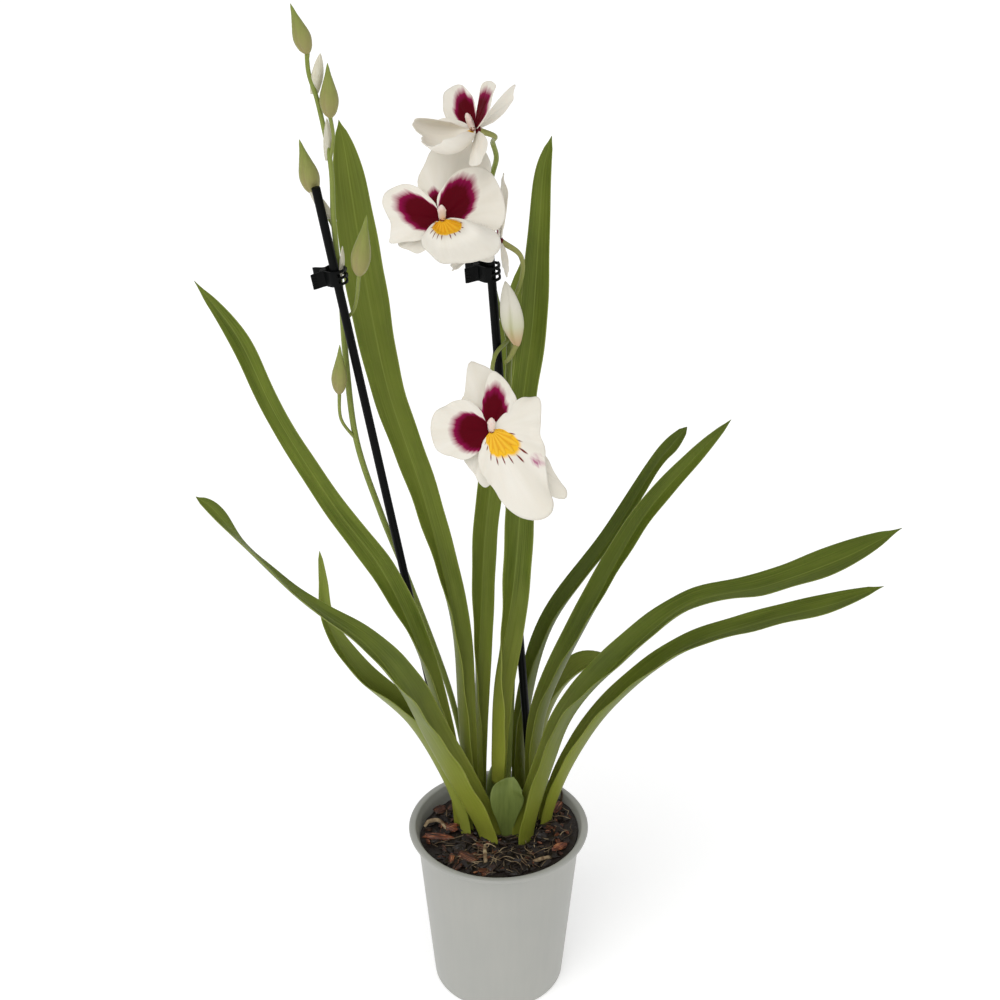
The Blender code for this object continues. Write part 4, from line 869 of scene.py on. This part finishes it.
# Of each blade: its kind, outline, slopes towards the face from foot to tip, cup, frill, layer, and the
# outline of its blotch or mask.
BLADES = {
    "bloom_low": [
        ("sepal", [(60, 12), (68, 21), (79, 29.5), (89, 34.5), (98, 38), (106, 40.5), (115, 31.5), (125, 25),
         (141, 22), (152, 12)], (-4, -12), -0.05, 0.9, -1.6, [(106, 4), (118, 13), (126, 16), (134, 14),
         (144, 4)]),
        ("sepal", [(214, 10), (224, 21), (236, 23.5), (248, 26), (255, 29.5), (264, 32), (273, 26.5),
         (284, 14)], (-6, -14), -0.05, 0.8, -1.6, None),
        ("sepal", [(303, 22), (310, 44), (313, 53), (317, 57.5), (321, 55), (323, 49), (327, 41.5), (335, 33),
         (342, 16)], (-6, -12), -0.05, 0.8, -1.7, None),
        ("petal", [(114, 8), (124, 19), (140, 25.5), (151, 28.5), (161, 32.5), (173, 33.5), (187, 33),
         (199, 32), (207, 29), (213, 26), (229, 21), (242, 10)], (8, -4), 0.06, 1.2, 0.0, [(118, 4), (128, 8),
         (136, 13), (149, 18), (165, 20.5), (180, 21), (197, 20), (215, 18), (236, 14), (252, 5)]),
        ("petal", [(124, 7), (112, 13), (100, 20), (94, 27.5), (88, 32.5), (80, 31), (71, 28), (60, 24.5),
         (46, 21), (32, 15), (8, 7)], (8, -4), 0.06, 1.2, 0.2, [(130, 4), (111, 12), (104, 17.5), (92, 22),
         (83, 24.5), (73, 21.5), (59, 16), (38, 10), (5, 5)]),
        ("lip", [(52, 10), (49, 20), (45, 25), (39, 28), (32, 32), (14, 28.5), (-6, 27), (-18, 31), (-32, 35),
         (-43, 42), (-48, 48.5), (-51, 54), (-56, 57.5), (-63, 57), (-71, 52.5), (-77, 47), (-83, 40),
         (-88, 33), (-96, 28), (-107, 22.5), (-116, 16.5), (-128, 7)], (6, -8), -0.02, 1.6, 1.2, [(-132, 4),
         (-103, 8.5), (-90, 14), (-75, 16.5), (-58, 18), (-43, 20), (-27, 19), (-17, 14), (-6, 8), (10, 4)]),
    ],
    "bloom_middle": [
        ("sepal", [(36, 18), (46, 35), (57, 41.5), (67, 44), (80, 43.5), (94, 41), (103, 36.5), (111, 30.5),
         (125, 24.5), (138, 15)], (-4, -14), -0.05, 0.9, -1.6, [(86, 4), (98, 13), (108, 16), (120, 14.5),
         (134, 4)]),
        ("sepal", [(186, 10), (198, 22), (210, 27), (222, 24), (236, 21), (250, 10)], (-4, -10), -0.05, 0.8,
         -1.6, None),
        ("sepal", [(296, 12), (310, 26), (321, 34), (331, 29), (344, 13)], (-8, -18), -0.05, 0.8, -1.6, None),
        ("petal", [(116, 8), (122, 12.5), (129, 20), (137, 25.5), (144, 28.5), (156, 32.5), (166, 32.5),
         (174, 30), (186, 27), (199, 28.5), (206, 30), (213, 22), (226, 15), (238, 8)], (8, -4), 0.06, 1.2,
         0.0, [(118, 5), (129, 9), (136, 16), (144, 22), (156, 25), (166, 24), (180, 19.5), (196, 15),
         (218, 10), (236, 4)]),
        ("petal", [(112, 7), (104, 11), (88, 17), (78, 23), (67, 28.5), (55, 33), (45, 34.5), (33, 34),
         (20, 33.5), (7, 33), (-4, 31.5), (-12, 28), (-20, 20), (-30, 9)], (8, -4), 0.06, 1.2, 0.1, [(114, 4),
         (105, 7), (92, 12.5), (79, 19), (67, 23), (55, 24.5), (40, 21.5), (20, 16.5), (3, 11.5), (-18, 5)]),
        ("lip", [(216, 11), (226, 23), (236, 28), (252, 31), (263, 35), (272, 38), (290, 40), (307, 46),
         (320, 52), (329, 56), (338, 55), (345, 49), (350, 38), (356, 15)], (35, 40, 78, 60, -55, -60, -45),
         0.02, 1.4, 0.9, [(212, 6), (238, 14), (267, 17), (301, 19), (325, 22), (342, 19), (353, 9)]),
    ],
    "bloom_behind": [
        ("sepal", rounded(95, 37, 24), (8, -2), -0.05, 0.8, -1.6, None),
        ("sepal", rounded(228, 22, 15), (-8, -14), -0.05, 0.7, -1.6, None),
        ("sepal", rounded(306, 20, 15), (-8, -14), -0.05, 0.7, -1.6, None),
        ("petal", rounded(150, 30, 26), (-6, -12), 0.06, 1.0, 0.0, rounded(150, 21, 17)),
        ("petal", rounded(40, 32, 26), (10, 2), 0.06, 1.0, 0.1, rounded(40, 23, 18)),
        ("lip", rounded(268, 30, 26), (58, 48), 0.02, 1.2, 0.9, rounded(268, 13, 10)),
    ],
    "bloom_top": [
        ("sepal", [(50, 8), (64, 17.5), (78, 25), (90, 31.5), (98, 25), (102, 12)], (-22, -32), -0.05, 0.8,
         -1.6, None),
        ("sepal", rounded(206, 27, 17), (30, 24), -0.05, 0.8, -1.6, None),
        ("sepal", rounded(322, 26, 15), (22, 16), -0.05, 0.8, -1.6, None),
        ("petal", [(200, 9), (188, 20), (176, 26), (164, 31), (154, 33.5), (145, 30.5), (136, 27),
         (125, 19.5), (106, 8)], (8, 0), 0.06, 1.0, 0.0, [(196, 5), (184, 9), (176, 12), (163, 19), (150, 24),
         (137, 23), (126, 17), (106, 7)]),
        ("petal", [(20, 8), (38, 28), (47, 34.5), (60, 31.5), (70, 25), (77, 9)], (28, 22), 0.06, 1.0, 0.1,
         [(20, 6), (38, 22), (47, 27), (60, 25), (70, 21), (77, 8)]),
        ("lip", [(188, 14), (199, 35), (215, 36), (232, 33), (248, 34), (268, 35), (288, 36), (306, 33),
         (322, 24), (334, 10)], (10, 110), 0.02, 1.5, 0.9, rounded(262, 9, 8)),
    ],
}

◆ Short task
Copy out every line of the listing that contains the string "from".

◆ Task result
The Blender code for this object continues. Write part 4, from line 869 of scene.py on. This part finishes it.
# Of each blade: its kind, outline, slopes towards the face from foot to tip, cup, frill, layer, and the